Since there were no public vehicles to transport workers from their homes to their toil, most of the plebs lived in brick tenements near the heart of the town, or in rooms behind or above their shops. A tenement usually covered an entire square, and was therefore called an insula, or island. Many of these buildings were six or seven stories high, and so flimsily built that several collapsed, killing hundreds of occupants. Augustus limited the frontal height of buildings to seventy Roman feet, but apparently the law permitted greater elevations in the rear, for Martial tells of “a poor devil whose attic is 200 steps up.”6 Many tenements had shops on the ground floor; some had balconies on the second; a few were connected at the top with tenements across the street by arched passages containing additional rooms—precarious penthouses for particular plebeians.
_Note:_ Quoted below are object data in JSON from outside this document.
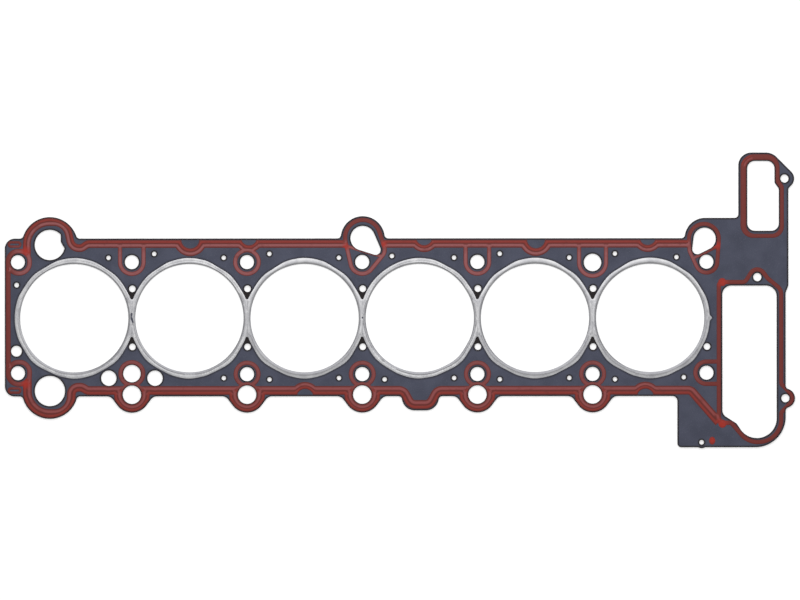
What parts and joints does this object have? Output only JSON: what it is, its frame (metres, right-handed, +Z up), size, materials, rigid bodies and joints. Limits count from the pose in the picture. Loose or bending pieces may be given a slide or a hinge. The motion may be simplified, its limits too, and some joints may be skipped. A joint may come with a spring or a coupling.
{
  "type": "cylinder head gasket",
  "caption": "Flat gasket for a straight-six engine head: soft dark facing on a steel core, folded metal fire rings round the bores and a printed red sealing bead round oil and chain openings.",
  "frame": {"origin": "middle of the bore row, half way between the inner head bolts, on the block face", "axes": "+X along the bore row towards the timing chain, +Y towards the side with the tensioner slot, +Z up from the block face to the head face"},
  "size_m": [0.6242, 0.2336, 0.002],
  "materials": {
    "facing": "matt",
    "core_steel": "satin",
    "ring_steel": "satin",
    "bead": "satin"
  },
  "bodies": {
    "root": {"core_plate": "core_steel", "facing_top": "facing", "facing_bottom": "facing", "fire_ring_1": "ring_steel", "fire_ring_2": "ring_steel", "fire_ring_3": "ring_steel", "fire_ring_4": "ring_steel", "fire_ring_5": "ring_steel", "fire_ring_6": "ring_steel", "perimeter_bead_top": "bead", "slot_bead_top": "bead", "upper_lug_bead_top": "bead", "lower_lug_bead_top": "bead", "spot_bead_top": "bead", "perimeter_bead_bottom": "bead", "slot_bead_bottom": "bead", "upper_lug_bead_bottom": "bead", "lower_lug_bead_bottom": "bead", "spot_bead_bottom": "bead"}
  },
  "joints": []
}
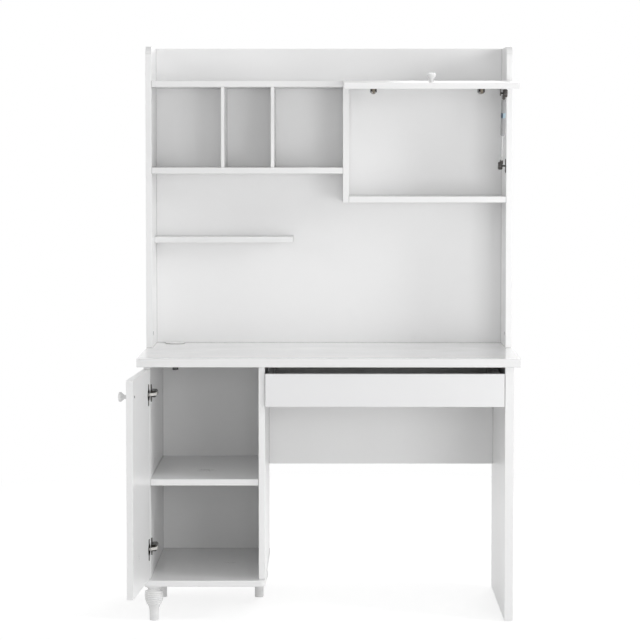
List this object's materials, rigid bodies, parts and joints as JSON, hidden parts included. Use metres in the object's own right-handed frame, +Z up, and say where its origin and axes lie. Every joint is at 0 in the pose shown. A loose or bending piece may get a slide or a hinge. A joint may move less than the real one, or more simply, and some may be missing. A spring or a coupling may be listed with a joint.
{
  "type": "student desk with hutch",
  "caption": "White student desk with a side cabinet on turned feet, a drawer, and a hutch with pigeonholes, a floating shelf and a lift-up flap on a gas strut.",
  "frame": {"origin": "middle of the desk's outline on the floor, with the door and the flap open", "axes": "+Z up, +Y towards the wall behind the desk, +X to the right of a person seated at it"},
  "size_m": [1.1286, 0.92, 1.665],
  "materials": {
    "white_board": "satin white coated board",
    "white_lacquer": "satin white lacquer on turned wood",
    "white_hardboard": "matt white coated hardboard",
    "beech": "raw beech",
    "nickel_hinge": "nickel plated pressed steel",
    "zinc_screw": "zinc plated",
    "zinc_cam": "die cast zinc",
    "runner_steel": "zinc plated rolled steel",
    "strut_bracket_steel": "dark plated steel",
    "strut_rod": "polished rod with a dark moulded socket",
    "strut_cylinder": "grey painted tube with a dark moulded socket",
    "white_plastic": "gloss white",
    "grey_plastic": "matt grey",
    "dark_metal": "dark plated steel"
  },
  "bodies": {
    "carcass": {"worktop": "white_board", "cable_grommet_liner": "white_plastic", "cable_grommet_cap": "white_plastic", "worktop_clamp_nut": "dark_metal", "hutch_left_side": "white_board", "hutch_right_side": "white_board", "hutch_back_panel": "white_board", "hutch_top_shelf": "white_board", "flap_box_side": "white_board", "flap_box_floor": "white_board", "pigeonhole_shelf": "white_board", "pigeonhole_divider_left": "white_board", "pigeonhole_divider_right": "white_board", "floating_shelf": "white_board", "cabinet_base_board": "white_board", "cabinet_left_side": "white_board", "cabinet_right_side": "white_board", "cabinet_back_panel": "white_board", "cabinet_shelf": "white_board", "right_leg_panel": "white_board", "modesty_panel": "white_board", "shelf_pins": "zinc_screw", "foot_front_left": "white_lacquer", "foot_rear_left": "white_lacquer", "foot_rear_right": "white_lacquer", "foot_bolts": "zinc_screw", "leg_glides": "grey_plastic", "hutch_cams": "zinc_cam", "hutch_cam_bolts": "zinc_screw", "wood_dowels": "beech", "door_hinge_plates": "nickel_hinge", "door_hinge_arms": "nickel_hinge", "flap_hinge_plates": "nickel_hinge", "flap_hinge_arms": "nickel_hinge", "hinge_plate_screws": "zinc_screw", "strut_wall_bracket": "strut_bracket_steel", "left_runner_outer_rail": "runner_steel", "right_runner_outer_rail": "runner_steel"},
    "door": {"door_panel": "white_board", "door_hinge_cups": "nickel_hinge", "door_cup_screws": "zinc_screw", "door_knob": "white_lacquer", "door_knob_screw": "zinc_screw"},
    "flap": {"flap_panel": "white_board", "flap_hinge_cups": "nickel_hinge", "flap_cup_screws": "zinc_screw", "flap_knob": "white_lacquer", "flap_knob_screw": "zinc_screw", "strut_flap_bracket": "strut_bracket_steel"},
    "drawer": {"drawer_front": "white_board", "drawer_left_side": "white_board", "drawer_right_side": "white_board", "drawer_back": "white_board", "drawer_bottom": "white_hardboard", "left_runner_inner_rail": "runner_steel", "right_runner_inner_rail": "runner_steel"},
    "strut_rod_body": {"strut_rod": "strut_rod"},
    "strut_cylinder_body": {"strut_cylinder": "strut_cylinder"},
    "left_ball_cage": {"left_runner_ball_cage": "runner_steel"},
    "right_ball_cage": {"right_runner_ball_cage": "runner_steel"}
  },
  "joints": [
    {"name": "door_hinge", "type": "hinge", "parent": "carcass", "child": "door", "pos_m": [-0.51071, -0.12004, 0], "axis": [0, 0, 1], "range_deg": [-1.5, 93.5]},
    {"name": "flap_hinge", "type": "hinge", "parent": "carcass", "child": "flap", "pos_m": [0.01429, 0.23696, 1.5545], "axis": [1, 0, 0], "range_deg": [0, 87.5]},
    {"name": "drawer_slide", "type": "slide", "parent": "carcass", "child": "drawer", "axis": [0, -1, 0], "range_m": [0, 0.3]},
    {"name": "left_cage_slide", "type": "slide", "parent": "carcass", "child": "left_ball_cage", "axis": [0, -1, 0], "range_m": [0, 0.15]},
    {"name": "right_cage_slide", "type": "slide", "parent": "carcass", "child": "right_ball_cage", "axis": [0, -1, 0], "range_m": [0, 0.15]},
    {"name": "strut_pivot", "type": "hinge", "parent": "flap", "child": "strut_cylinder_body", "pos_m": [0.53279, 0.16277, 1.52273], "axis": [1, 0, 0], "range_deg": [-113.2, 0]},
    {"name": "strut_stroke", "type": "slide", "parent": "strut_cylinder_body", "child": "strut_rod_body", "axis": [0, -0.4281, 0.9037], "range_m": [0, 0.0669]}
  ],
  "couplings": [
    {"joint": "left_cage_slide", "follows": "drawer_slide", "ratio": 0.5},
    {"joint": "right_cage_slide", "follows": "drawer_slide", "ratio": 0.5},
    {"joint": "strut_pivot", "follows": "flap_hinge", "ratio": -1.2916},
    {"joint": "strut_stroke", "follows": "flap_hinge", "m_per_rad": 0.043682}
  ]
}
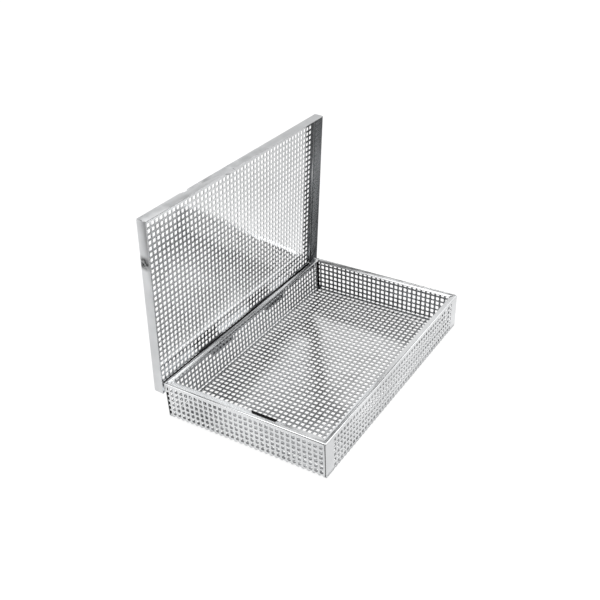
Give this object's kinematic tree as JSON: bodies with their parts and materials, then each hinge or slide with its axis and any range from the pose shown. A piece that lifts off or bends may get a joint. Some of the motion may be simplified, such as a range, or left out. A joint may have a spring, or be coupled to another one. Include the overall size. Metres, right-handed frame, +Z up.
{
  "type": "sterilizing basket",
  "caption": "Shallow rectangular basket of perforated stainless steel sheet with a flat perforated lid hinged along one long side, shown open.",
  "frame": {"origin": "middle of the underside of the basket's base", "axes": "+X along the length, towards the right end; -Y towards the front, +Y towards the hinges; +Z up"},
  "size_m": [0.4, 0.2681, 0.2975],
  "materials": {
    "sheet_steel": "electropolished stainless sheet, nearly mirror bright",
    "hinge_steel": "plain stainless, slightly duller than the sheet",
    "pin_steel": "drawn stainless wire"
  },
  "bodies": {
    "basket": {"basket_shell": "sheet_steel", "hinge_leaf_fixed_left": "hinge_steel", "hinge_leaf_fixed_right": "hinge_steel", "hinge_pin_left": "pin_steel", "hinge_pin_right": "pin_steel"},
    "lid": {"lid_shell": "sheet_steel", "hinge_leaf_moving_left": "hinge_steel", "hinge_leaf_moving_right": "hinge_steel"}
  },
  "joints": [
    {"name": "lid_hinge", "type": "hinge", "parent": "basket", "child": "lid", "pos_m": [0, 0.12775, 0.042], "axis": [1, 0, 0], "range_deg": [0, 85.8]}
  ]
}
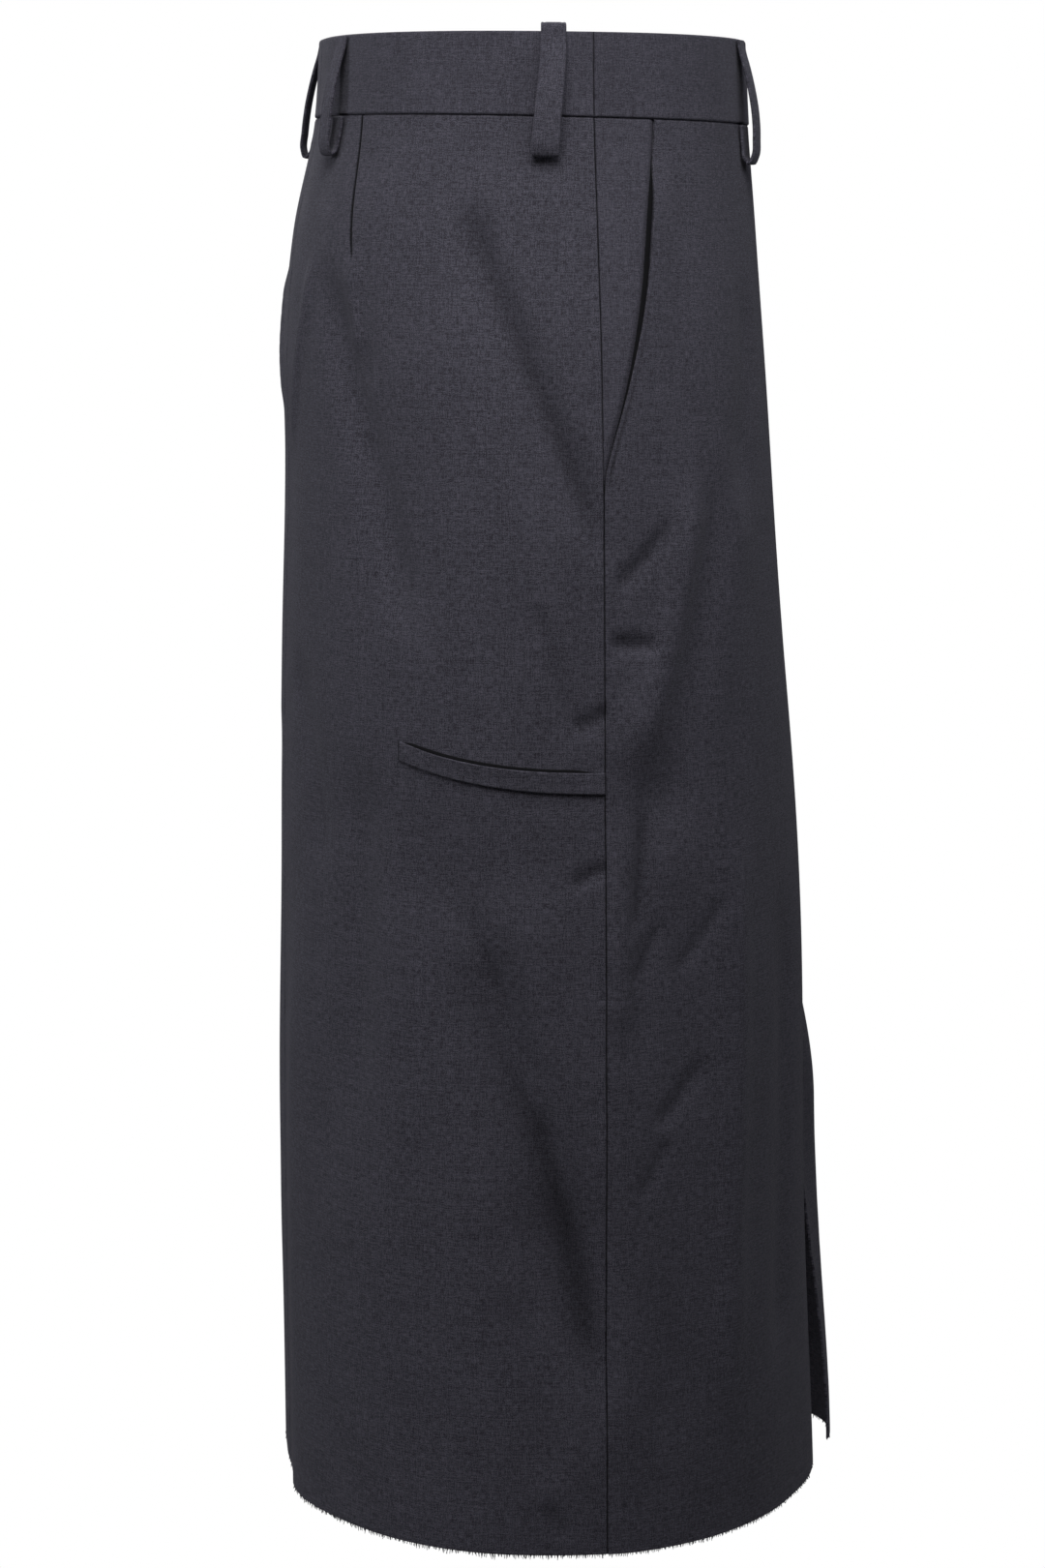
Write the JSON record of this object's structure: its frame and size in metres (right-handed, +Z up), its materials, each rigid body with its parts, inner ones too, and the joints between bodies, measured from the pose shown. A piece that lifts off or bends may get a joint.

Such insulae almost filled the Nova Via, the Clivus Victoriae (Victory Hill) on the Palatine, and the Subura—a noisy brothel-ridden district between the Viminal and the Esquiline. In them dwelt the longshoremen of the Emporium, the butchers of the Macellum, the fishmongers of the Forum Piscatorium, the cattlemen of the Forum Boarium, the vegetable vendors of the Forum Holitorium, and the workers in Rome’s factories, clerkships, and trades. The slums of Rome lapped the edges of the Forum.

The streets off the Forum were lined with shops and resounded with labor and bargaining. Fruit sellers, booksellers, perfumers, milliners, dyers, florists, cutlers, locksmiths, apothecaries, and other caterers to the needs, foibles, and vanities of mankind blocked the thoroughfares with their projecting booths. Barbers plied their trade in the open air, where all could hear; wine taverns were so numerous that Rome seemed to Martial one vast saloon.7 Each trade tended to center in some quarter or street and often gave the locality a name; so the sandalmakers were gathered in the Vicus Sandalarius, the harnessmakers in the Vicus Lorarius, the glassblowers in the Vicus Vitrarius, the jewelers in the Vicus Margaritarius.

In such shops the artists of Italy did their work—all but the greatest of them, who drew high fees and lived in peripatetic luxury. Lucullus gave Arcesilaus a million sesterces to make a statue of the goddess Felicitas, and Zenodorus received 400,000 for a colossus of Mercury.8 Architects and sculptors were ranked with physicians, teachers, and chemists as pursuing artes liberales, arts of freemen; but the men who did most of the artwork of Rome were or had been slaves. Some owners had their bondsmen trained in carving, painting, and like skills, and sold their products in Italy and abroad. In such shops labor was sharply divided: some specialized in votive figures, others in decorative cornices; some cut glass eyes for statues; different painters made arabesques or flowers or landscapes or animals or men, and worked in turn on the same picture. Several artists were expert forgers, producing antiques of any marketable age.9 The Romans of the last century B.C.. were easily deceived in these matters, for, like most nouveaux riches, they tended to value objects according to cost and rarity rather than by beauty and use. During the Empire, when it was no longer a distinction to be wealthy, taste improved, and a sincere love of excellence brought to many thousands of families a refinement of utensils and ornaments such as only a very few had known in Egypt, Mesopotamia, and Greece. Art was to antiquity what industry is to modernity. Men could not then enjoy the lavish abundance of useful products now poured forth by our machines; but they could, if they cared enough, gradually surround themselves with objects whose zealously finished form gave to all who lived with them the subtle and quiet happiness of beautiful things.